As I stated, it doesn't affect the data result, it affects the conclusion. The conclusion being "the probability of success may be low" with the implication of the discussion being this conclusion is valid outside the city limits of Philadelphia. Unless Philadelphia represents the demographic mean of all U.S. urban, suburban and rural areas - which it does not in at least one category (absolute crime rate), and most likely in many others as well - the study is of marginal value. This point is aside, however, from the more important fact that ...
http://ajph.aphapublications.org/doi/pd ... 008.143099
Metsfanmax wrote:The 4.5 times more likely result was given after already having taken into account general characteristics that made a person at higher risk to be involved in gun violence. It does not seem to have taken into account the difference between legal and illegally owned guns, but I would argue that this is subsumed in the general "high-risk" category they describe in the paper.

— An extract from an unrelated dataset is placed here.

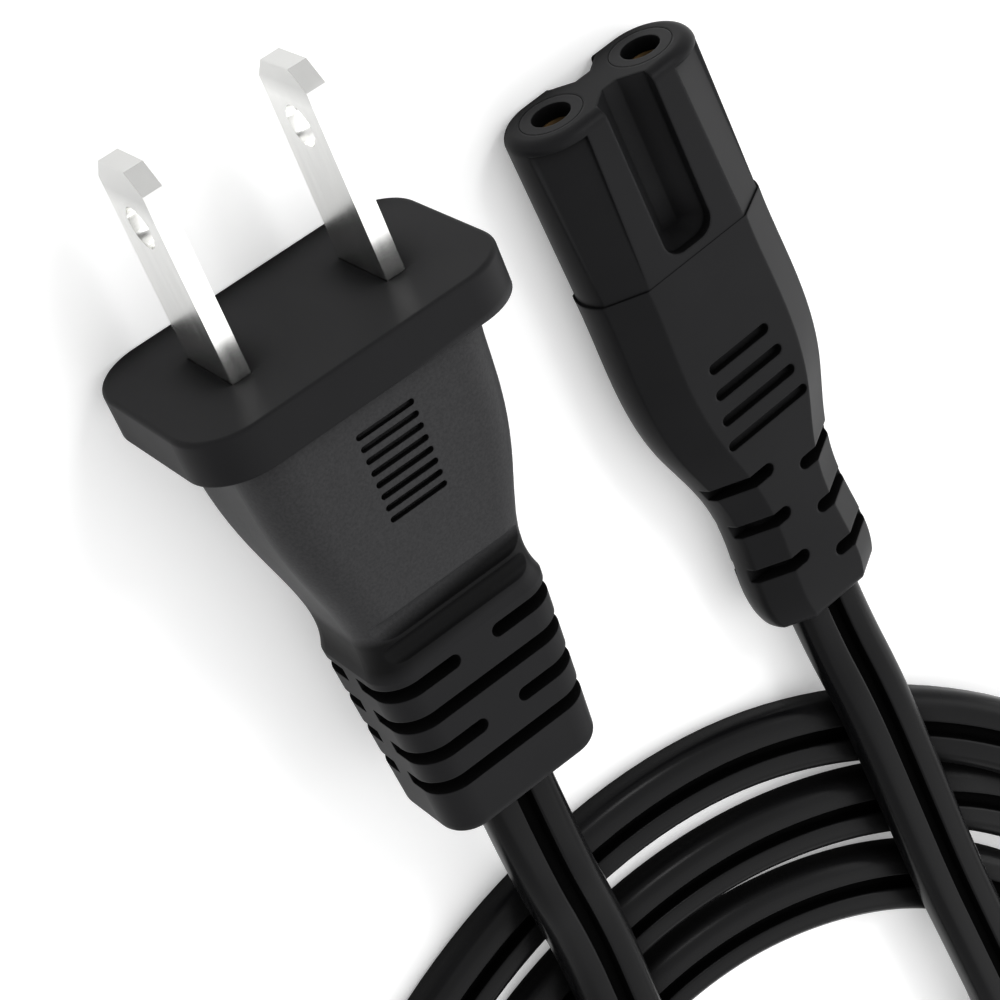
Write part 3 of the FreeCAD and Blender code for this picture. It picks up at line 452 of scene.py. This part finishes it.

2. I can't comment on this as I don't have access to the full paper and "taken into account general characteristics that made a person at higher risk to be involved in gun violence" isn't explained - or as far as I can tell, even contained - in the abstract.
This confirms the suspicion I originally stated -
However, compared with control participants, shooting case participants were signiﬁcantly more often Hispanic, more frequently working in high-risk occupations, less educated, and had a greater frequency of prior arrest. At the time of shooting, case participants were also signiﬁcantly more often involved with alcohol and drugs, outdoors, and closer to areas where more Blacks, Hispanics, and unemployed individuals resided.
You can't do a study of gang-on-gang violence and then imply the mortality figures for street soldiers in a turf war between the Latin Kings and the Surenos will also be representative for a mercantile exchange broker who has a 9MM in his house safe.